Not a perfect day. A quieter one. Here is what is in it, in roughly the order it shows up.
Morning#
Before anyone else is awake
Coffee, a single notebook page, the window. No screen until after the page is done. The page is for whatever was loudest in the night.
Once the house wakes up
Breakfast, the school run, the small chaos of a household becoming itself again. This is the part of the day that is not negotiable, and the trick is not to pretend it is.
Middle#
Three working hours, uninterrupted
Phone in a drawer. One browser window. One task. The timer is for the dishwasher, not for me.

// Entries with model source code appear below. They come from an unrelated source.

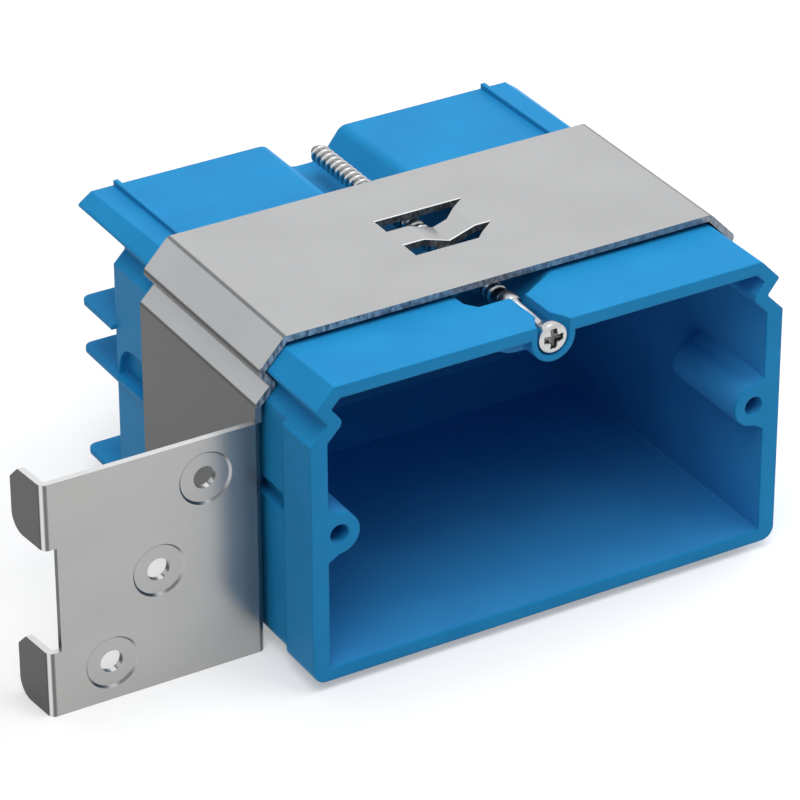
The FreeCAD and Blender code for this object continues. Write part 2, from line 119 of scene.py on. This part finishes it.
def within(tree, *spans):
    """1 where every (value, low, high) has its value between low and high, and 0 elsewhere: the product
    of a comparison of each value with the middle of its span."""
    inside = 1.0
    for value, low, high in spans:
        near = add_node(tree, "ShaderNodeMath", {"operation": "COMPARE"},
                        i0=value, i1=(low + high) / 2, i2=(high - low) / 2)[0]
        inside = add_node(tree, "ShaderNodeMath", {"operation": "MULTIPLY"}, i0=inside, i1=near)[0]
    return inside


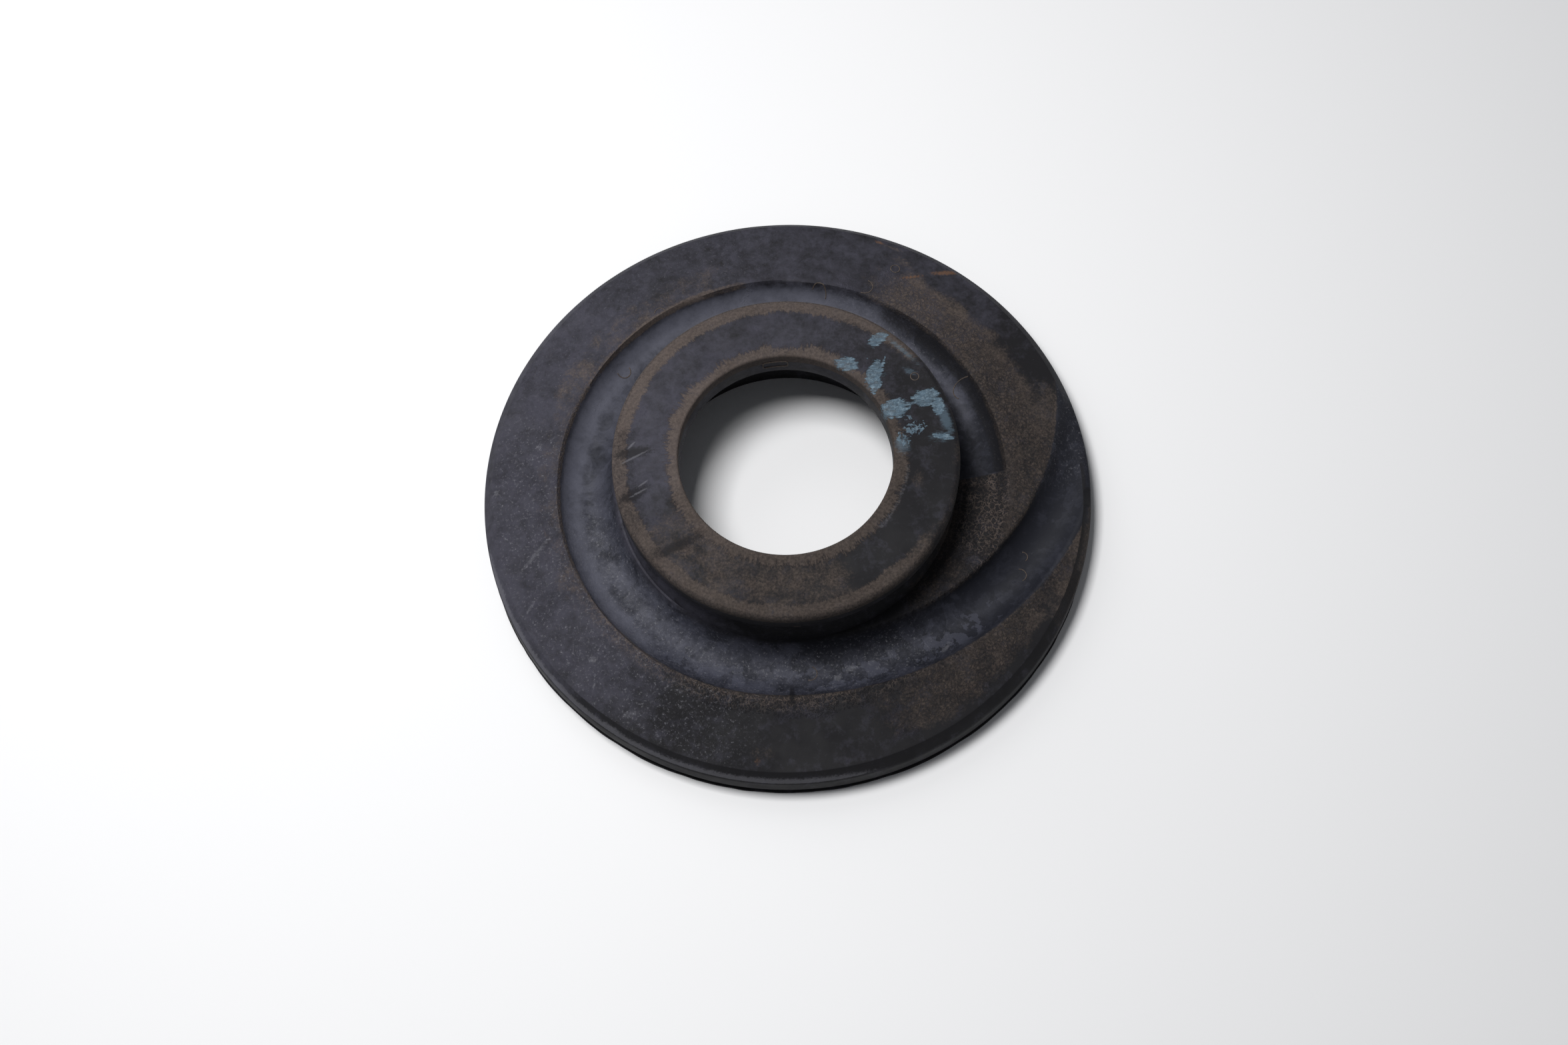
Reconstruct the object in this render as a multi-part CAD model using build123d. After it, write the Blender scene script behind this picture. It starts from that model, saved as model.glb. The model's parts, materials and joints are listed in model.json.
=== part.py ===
from build123d import *
import math
import os

# Coil-spring seat pad: one rubber moulding. A round flange stands on its flat underside, a hollow
# boss rises through the spring's end coil, and a spiral channel in the flange holds the coil's wire.
# Frame: millimetres, origin at the centre of the underside, +Z up along the spring's axis.
# Angles are in degrees from +X, turning towards +Y.

# Flange
RIM_R = 75.0                # widest part of the rim
RIM_TOP_Z = 7.1             # where the bevel starts on the rim's side
BEVEL_WIDTH = 2.2           # across the bevel, seen from above
FLANGE_EDGE_Z = 9.8         # top of the bevel
PLATEAU_Z = 13.3            # flange top beside the channel
RIM_ROUND = 1.0             # rounding at the foot of the bevel
RECESS_DEPTH = 0.6          # shadow groove above the mould's parting line
RECESS_TOP_Z = 2.5
FLASH_PROUD = 0.2           # parting-line lip beyond the rim
FLASH_HEIGHT = 0.5

# Channel for the end coil
WIRE_R = 6.75               # radius of the spring's wire
WIRE_CLEARANCE = 0.25
CHANNEL_FLOOR_Z = 7.5       # rubber left under the wire
CHANNEL_TUCK = 0.4          # how far the channel bites into the neck
WRAP_OFFSET = 1.2           # shift of the wrapped coil towards -X
WRAP_END_ANGLE = 264.0      # where the wire starts to leave the neck
EXIT_TURN = 103.0           # turn from there to where the wire's centre crosses the rim
SHOULDER = 0.4              # flat land between channel and flange slope
STOP_SKEW = 9.0             # slant of the stop step that the wire's cut end meets
STOP_DROP = 0.9             # how far the step's middle lies behind the X axis
RUN_PAST = 12.0             # extra turn, in degrees, by which the cutters overrun their ends

# Boss
NECK_R = 41.4               # where the coil's inside lies
NECK_WALL = 7.4             # rubber between the coil and the hollow underneath
WAIST_DEPTH = 1.6           # undercut between the coil and the collar
COLLAR_PROUD = 0.2          # collar beyond the neck
COLLAR_LIP = 5.2            # height of the collar's edge
COLLAR_DROP = 0.8           # fall of the collar's top from the bore to its edge
COLLAR_ROUND = 1.5
LIP_ROUND = 0.8
TOTAL_H = 29.7
BORE_R = 25.7
BORE_LENGTH = 8.0           # thickness of the collar at the bore
BORE_LEAD = 0.5             # rounding of the bore's two edges
HOLLOW_ROUND = 2.0
FOOT_ROUND = 0.4            # rounding of the hollow's mouth

# Worked out from the values above
CHANNEL_R = WIRE_R + WIRE_CLEARANCE
CHANNEL_Z = CHANNEL_FLOOR_Z + CHANNEL_R
WRAP_R = NECK_R + CHANNEL_R - CHANNEL_TUCK
PLATEAU_R = WRAP_R + CHANNEL_R + SHOULDER
FLANGE_R = RIM_R - BEVEL_WIDTH
HOLLOW_R = NECK_R - NECK_WALL
HOLLOW_Z = TOTAL_H - BORE_LENGTH
COLLAR_R = NECK_R + COLLAR_PROUD
COLLAR_EDGE_Z = TOTAL_H - COLLAR_DROP
LIP_Z = COLLAR_EDGE_Z - COLLAR_LIP


def corner(sketch, r, z):
    """The vertex of the profile nearest to a point (r, z)."""
    return sketch.vertices().sort_by_distance((r, z, 0))[0]


def body_profile():
    """Half section of the moulding, from the hollow's mouth round the rim and over the collar."""
    recess_r = RIM_R - RECESS_DEPTH
    flash_r = RIM_R + FLASH_PROUD
    with BuildSketch(Plane.XZ) as section:
        with BuildLine():
            Polyline(
                (HOLLOW_R, 0),
                (flash_r, 0),
                (flash_r, FLASH_HEIGHT),
                (recess_r, FLASH_HEIGHT),
                (recess_r, RECESS_TOP_Z),
                (RIM_R, RECESS_TOP_Z),
                (RIM_R, RIM_TOP_Z),
                (FLANGE_R, FLANGE_EDGE_Z),
                (PLATEAU_R, PLATEAU_Z),
                (NECK_R, PLATEAU_Z),
                (NECK_R, CHANNEL_Z),
            )
            ThreePointArc(
                (NECK_R, CHANNEL_Z),
                (NECK_R - WAIST_DEPTH, (CHANNEL_Z + LIP_Z) / 2),
                (COLLAR_R, LIP_Z),
            )
            Polyline(
                (COLLAR_R, LIP_Z),
                (COLLAR_R, COLLAR_EDGE_Z),
                (BORE_R, TOTAL_H),
                (BORE_R, HOLLOW_Z),
                (HOLLOW_R, HOLLOW_Z),
                (HOLLOW_R, 0),
            )
        make_face()
        fillet(corner(section, RIM_R, RIM_TOP_Z), RIM_ROUND)
        fillet(corner(section, COLLAR_R, COLLAR_EDGE_Z), COLLAR_ROUND)
        fillet(corner(section, COLLAR_R, LIP_Z), LIP_ROUND)
        fillet(corner(section, BORE_R, TOTAL_H), BORE_LEAD)
        fillet(corner(section, BORE_R, HOLLOW_Z), BORE_LEAD)
        fillet(corner(section, HOLLOW_R, HOLLOW_Z), HOLLOW_ROUND)
        fillet(corner(section, HOLLOW_R, 0), FOOT_ROUND)
    return section.sketch


def turned_wire(centre_x, centre_y, radius, start_angle, turn):
    """A bent round bar as thick as the channel: part of a ring about a vertical axis."""
    start = Plane(
        origin=(centre_x, centre_y, 0),
        x_dir=(math.cos(math.radians(start_angle)), math.sin(math.radians(start_angle)), 0),
        z_dir=(math.sin(math.radians(start_angle)), -math.cos(math.radians(start_angle)), 0),
    )
    section = start * Pos(radius, CHANNEL_Z) * Circle(CHANNEL_R)
    return revolve(section, Axis((centre_x, centre_y, 0), (0, 0, 1)), turn)


def stop_block():
    """What the wire's cut end butts against: it trims the wrapped part of the channel."""
    depth = 4 * CHANNEL_R
    block = Box(depth, depth, 4 * CHANNEL_R, align=(Align.CENTER, Align.MAX, Align.CENTER))
    middle = WRAP_R - WRAP_OFFSET
    return Pos(middle, -STOP_DROP, CHANNEL_Z) * Rot(0, 0, STOP_SKEW) * block


def channel():
    """The wrapped arc round the neck, then a wider arc that leaves it and crosses the rim."""
    wrap = turned_wire(-WRAP_OFFSET, 0, WRAP_R, -RUN_PAST, WRAP_END_ANGLE + RUN_PAST)
    wrap -= stop_block()
    # The second arc touches the first at WRAP_END_ANGLE and passes the rim after EXIT_TURN.
    exit_cos = math.cos(math.radians(EXIT_TURN))
    shift = (RIM_R**2 - WRAP_R**2) / (2 * (WRAP_R - RIM_R * exit_cos))
    leave_x = -WRAP_OFFSET - shift * math.cos(math.radians(WRAP_END_ANGLE))
    leave_y = -shift * math.sin(math.radians(WRAP_END_ANGLE))
    leave = turned_wire(leave_x, leave_y, WRAP_R + shift, WRAP_END_ANGLE, EXIT_TURN + RUN_PAST)
    return wrap + leave


def spring_seat_pad():
    """The whole moulding."""
    body = revolve(body_profile(), Axis.Z)
    pad = body - channel()
    return pad


os.makedirs("parts", exist_ok=True)
pad = spring_seat_pad()
pad.label = "spring_seat_pad"
export_step(pad, "parts/spring_seat_pad.step")
print("volume", round(pad.volume), "mm3; wrap radius", round(WRAP_R, 2))
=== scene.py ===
# %% [markdown]
# # A rubber spring seat pad
# This lesson builds the looks of one rubber moulding: the pad that sits between a coil spring and its
# seat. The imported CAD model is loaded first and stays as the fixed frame. Everything is in metres.
# The real thing is moulded in one piece, so there is one big piece to model. The rest of the work is its
# skin: brown bloom, crazed rubber, dust, marking paint, and the rings that the mould's vents leave. Some
# light and shade is painted into its colour too: a sheen, highlights, and shade.

# %% Load the frame
import json
import math
from functools import partial

import bpy
import numpy as np
from mathutils import Matrix, Vector, noise


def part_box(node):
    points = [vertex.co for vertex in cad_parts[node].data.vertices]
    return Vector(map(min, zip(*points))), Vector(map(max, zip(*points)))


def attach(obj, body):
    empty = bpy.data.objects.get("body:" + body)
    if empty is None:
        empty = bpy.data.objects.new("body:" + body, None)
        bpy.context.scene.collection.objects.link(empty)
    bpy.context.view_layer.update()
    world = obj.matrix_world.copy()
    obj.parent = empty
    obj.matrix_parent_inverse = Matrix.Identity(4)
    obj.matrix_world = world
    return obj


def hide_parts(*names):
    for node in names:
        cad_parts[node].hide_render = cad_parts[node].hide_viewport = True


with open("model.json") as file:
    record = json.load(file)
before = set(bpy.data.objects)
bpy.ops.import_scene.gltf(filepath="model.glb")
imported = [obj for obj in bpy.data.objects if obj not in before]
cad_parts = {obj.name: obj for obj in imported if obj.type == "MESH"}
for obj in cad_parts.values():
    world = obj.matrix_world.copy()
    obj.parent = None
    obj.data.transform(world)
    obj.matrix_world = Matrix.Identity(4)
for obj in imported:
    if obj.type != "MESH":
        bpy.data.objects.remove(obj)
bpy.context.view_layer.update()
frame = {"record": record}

MM = 0.001
pad_low, pad_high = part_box("spring_seat_pad")
print("CAD box in mm:", [round(v / MM, 2) for v in (*pad_low, *pad_high)])

# %% [markdown]
# ## Sizes
# The moulding's section is drawn again here, in millimetres, because its edges get the small roundings
# that a mould leaves. The overall radius and height come from the frame, so the piece can't outgrow it.
# Angles are in degrees from +X, turning towards +Y.

# %% Sizes of the section and the channel
FLASH_WIDTH = 0.2
FLASH_CLEARANCE = 0.01
FLASH_R = pad_high.x / MM - FLASH_CLEARANCE
RIM_R = pad_high.x / MM - FLASH_WIDTH
RECESS_R = RIM_R - 0.6
RECESS_TOP_Z = 2.5
TOTAL_H = pad_high.z / MM
BEVEL_WIDTH = 2.2
BEVEL_TOP = (RIM_R - BEVEL_WIDTH, 9.8)
BEVEL_FOOT = (RIM_R, 7.1)
PLATEAU = (55.4, 13.3)
NECK_R = 41.4
WAIST_R = 39.8
COLLAR_R = 41.6
COLLAR_DROP = 0.8
COLLAR_LIP = 5.2
COLLAR_EDGE_Z = TOTAL_H - COLLAR_DROP
LIP_Z = COLLAR_EDGE_Z - COLLAR_LIP
BORE_R = frame["record"]["mounts"][0]["dims"]["r_mm"]
HOLLOW_R = 34.0
HOLLOW_Z = 21.7

CHANNEL_R = 7.0
CHANNEL_Z = 14.5
WRAP_R = 48.0
WRAP_SHIFT = -1.2
LEAVE_ANGLE = 264.0
EXIT_TURN = 103.0
STOP_X = WRAP_R + WRAP_SHIFT
STOP_Y = -0.9
STOP_SKEW = 9.0
print("rim radius", round(RIM_R, 2), "mm, height", round(TOTAL_H, 2), "mm")

# %% [markdown]
# ## The camera
# The camera looks down steeply, as a person does at something on a table. It is set from an elevation,
# a distance and a target, and turned a little about its own line of sight. The lens is a plain 50 mm.

# %% Camera
CAMERA_ELEVATION = 68.0
CAMERA_DISTANCE = 543.1
CAMERA_ROLL = 2.5
LENS = 50.0
SENSOR = 36.0
TARGET = Vector((-1.13, -5.75, 0.0))


def add_camera():
    """A camera at that elevation and distance, turned by the roll."""
    rise = math.radians(CAMERA_ELEVATION)
    roll = math.radians(CAMERA_ROLL)
    back = Vector((0.0, -math.cos(rise), math.sin(rise)))
    flat_right = Vector((1.0, 0.0, 0.0))
    flat_up = back.cross(flat_right)
    right = flat_right * math.cos(roll) - flat_up * math.sin(roll)
    up = flat_right * math.sin(roll) + flat_up * math.cos(roll)
    data = bpy.data.cameras.new("camera")
    data.lens = LENS
    data.sensor_width = SENSOR
    camera = bpy.data.objects.new("camera", data)
    turn = Matrix((right, up, back)).transposed().to_4x4()
    camera.matrix_world = Matrix.Translation((TARGET + back * CAMERA_DISTANCE) * MM) @ turn
    bpy.context.scene.collection.objects.link(camera)
    bpy.context.scene.camera = camera
    return camera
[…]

What “uninterrupted” actually means
Not no-one-can-reach-me. Just no-one-has-to-be-answered-immediately. The difference is enormous and almost nobody notices it until they try it.
Lunch, away from the desk
Outside if possible. A book or a window, never a phone.
Afternoon#
The harder hour
Three to four. The part of the day where the temptation to do anything other than the work is strongest. The work gets done here or not at all.
Evening#
The handoff
Closing the laptop is a ritual, not a reflex. Lid down. Glass of water. Walk to the other side of the house.
After dinner
No work. No work email. No looking at the work email to see if there is anything for tomorrow. Tomorrow’s email is tomorrow’s problem.
That is the shape. Not every day fits. Most days fit some of it. The point is to know what the shape is, so you can tell when you have drifted out of it.